Unread postby DrBang » Thu 07 May 2009, 22:46:11

I work in mining research. I can tell you that for decades now the mining technology has been approaching an asymptote. Deposits are getting really low grade and have harder rock (costs more to extract). This has been trucking along at a nice even pace that doesn't harm the status-quo too much so industry is nicely asleep and complacent.

We are about to hit several serious limitations that will create a step change.

1 Cheap energy is on its way out, so the ability to shift 1000's of tonnes of rock to extract 0.5g/t of say gold will become harder.

2 Potable water is soon going to become really scarce.

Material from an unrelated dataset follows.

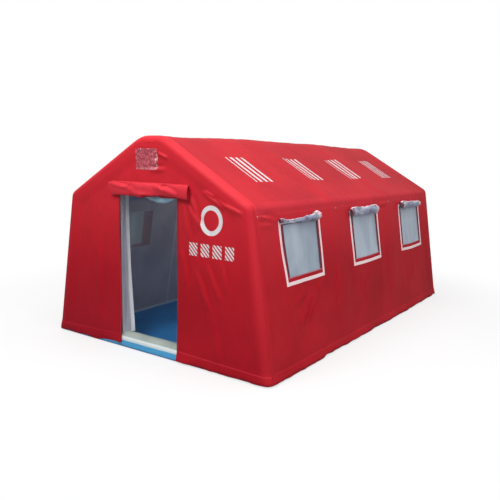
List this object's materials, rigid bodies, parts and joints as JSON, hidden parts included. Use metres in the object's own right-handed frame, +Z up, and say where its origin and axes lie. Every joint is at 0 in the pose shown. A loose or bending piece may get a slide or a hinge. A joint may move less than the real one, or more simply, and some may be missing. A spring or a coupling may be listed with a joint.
{
  "type": "inflatable tent",
  "caption": "Ridge-roofed inflatable frame tent: air-tube arches on a base tube, sewn cover and inner tent, mesh side windows with rolled covers, and a doorway in the gable.",
  "frame": {"origin": "middle of the footprint, on the face of the ground sheet that rests on the ground", "axes": "+Y along the ridge towards the closed gable, so the doorway gable faces -Y; +X to the right seen from outside the doorway; +Z up"},
  "size_m": [3.5122, 5.8083, 2.6713],
  "materials": {
    "floor_sheet": "smooth coated cloth",
    "tube": "satin",
    "cover_cloth": "coated woven cloth",
    "liner_cloth": "thin woven cloth",
    "flap_cloth": "coated woven cloth",
    "curtain_cloth": "thin coated cloth",
    "white_tape": "woven tape",
    "window_mesh": "insect mesh",
    "window_film": "soft clear film, rolled",
    "pocket_film": "soft clear film",
    "valve_black": "moulded",
    "valve_cap": "moulded"
  },
  "bodies": {
    "root": {"ground_sheet": "floor_sheet", "base_tube": "tube", "arch_1": "tube", "arch_2": "tube", "arch_3": "tube", "arch_4": "tube", "ridge_tube_1": "tube", "ridge_tube_2": "tube", "ridge_tube_3": "tube", "eave_tube_right_1": "tube", "eave_tube_right_2": "tube", "eave_tube_right_3": "tube", "eave_tube_left_1": "tube", "eave_tube_left_2": "tube", "eave_tube_left_3": "tube", "cover_roof": "cover_cloth", "cover_wall_right": "cover_cloth", "cover_wall_left": "cover_cloth", "cover_gable_front": "cover_cloth", "cover_gable_rear": "cover_cloth", "liner_shell": "liner_cloth", "liner_gable_front": "liner_cloth", "liner_gable_rear": "liner_cloth", "door_jamb_left": "liner_cloth", "door_jamb_right": "liner_cloth", "window_frame_left_1": "white_tape", "window_frame_left_2": "white_tape", "window_frame_left_3": "white_tape", "window_frame_right_1": "white_tape", "window_frame_right_2": "white_tape", "window_frame_right_3": "white_tape", "window_mesh_left_1": "window_mesh", "window_mesh_left_2": "window_mesh", "window_mesh_left_3": "window_mesh", "window_mesh_right_1": "window_mesh", "window_mesh_right_2": "window_mesh", "window_mesh_right_3": "window_mesh", "gable_pocket": "pocket_film", "inflation_valve": "valve_black", "relief_valve": "valve_black"},
    "window_roll_left_1_body": {"window_roll_left_1": "window_film"},
    "window_roll_left_2_body": {"window_roll_left_2": "window_film"},
    "window_roll_left_3_body": {"window_roll_left_3": "window_film"},
    "window_roll_right_1_body": {"window_roll_right_1": "window_film"},
    "window_roll_right_2_body": {"window_roll_right_2": "window_film"},
    "window_roll_right_3_body": {"window_roll_right_3": "window_film"},
    "door_flap": {"door_flap_roll": "flap_cloth"},
    "inner_curtain": {"inner_curtain_roll": "curtain_cloth"},
    "valve_cap": {"inflation_valve_cap": "valve_cap"}
  },
  "joints": [
    {"name": "unroll_window_left_1", "type": "slide", "parent": "root", "child": "window_roll_left_1_body", "axis": [-0.1576, 0, -0.9875], "range_m": [0, 0.7]},
    {"name": "unroll_window_left_2", "type": "slide", "parent": "root", "child": "window_roll_left_2_body", "axis": [-0.1576, 0, -0.9875], "range_m": [0, 0.7]},
    {"name": "unroll_window_left_3", "type": "slide", "parent": "root", "child": "window_roll_left_3_body", "axis": [-0.1576, 0, -0.9875], "range_m": [0, 0.7]},
    {"name": "unroll_window_right_1", "type": "slide", "parent": "root", "child": "window_roll_right_1_body", "axis": [0.1576, 0, -0.9875], "range_m": [0, 0.7]},
    {"name": "unroll_window_right_2", "type": "slide", "parent": "root", "child": "window_roll_right_2_body", "axis": [0.1576, 0, -0.9875], "range_m": [0, 0.7]},
    {"name": "unroll_window_right_3", "type": "slide", "parent": "root", "child": "window_roll_right_3_body", "axis": [0.1576, 0, -0.9875], "range_m": [0, 0.7]},
    {"name": "unroll_door_flap", "type": "slide", "parent": "root", "child": "door_flap", "axis": [0, 0, -1], "range_m": [0, 1.78]},
    {"name": "unroll_inner_curtain", "type": "slide", "parent": "root", "child": "inner_curtain", "axis": [0, 0, -1], "range_m": [0, 1.6]},
    {"name": "turn_valve_cap", "type": "hinge", "parent": "root", "child": "valve_cap", "pos_m": [1, 2.6416, 0.09606], "axis": [0, -1, 0], "range_deg": [0, 90]}
  ]
}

Water is used in the separation process. Dry separation can be done but it is not so efficient and current practice doesn't include it.

3 Ever increasingly restrictive environmental legislation. This seriously needs cleaning up. Check out the Tar Sands in Alberta. Doing so will spell the end of many current operations in today's conditions, let alone in a tighter NPV profile.

The industry is about to hit that brick wall, without any help whatsoever. My solution to all this:

Industrial recycling using mineral engineering methods. I am quietly putting this into place. They do it in Europe really well. Not here in Australia (YET).


Reality bites on this one. Chapter 18 of the crash course illustrates this nicely.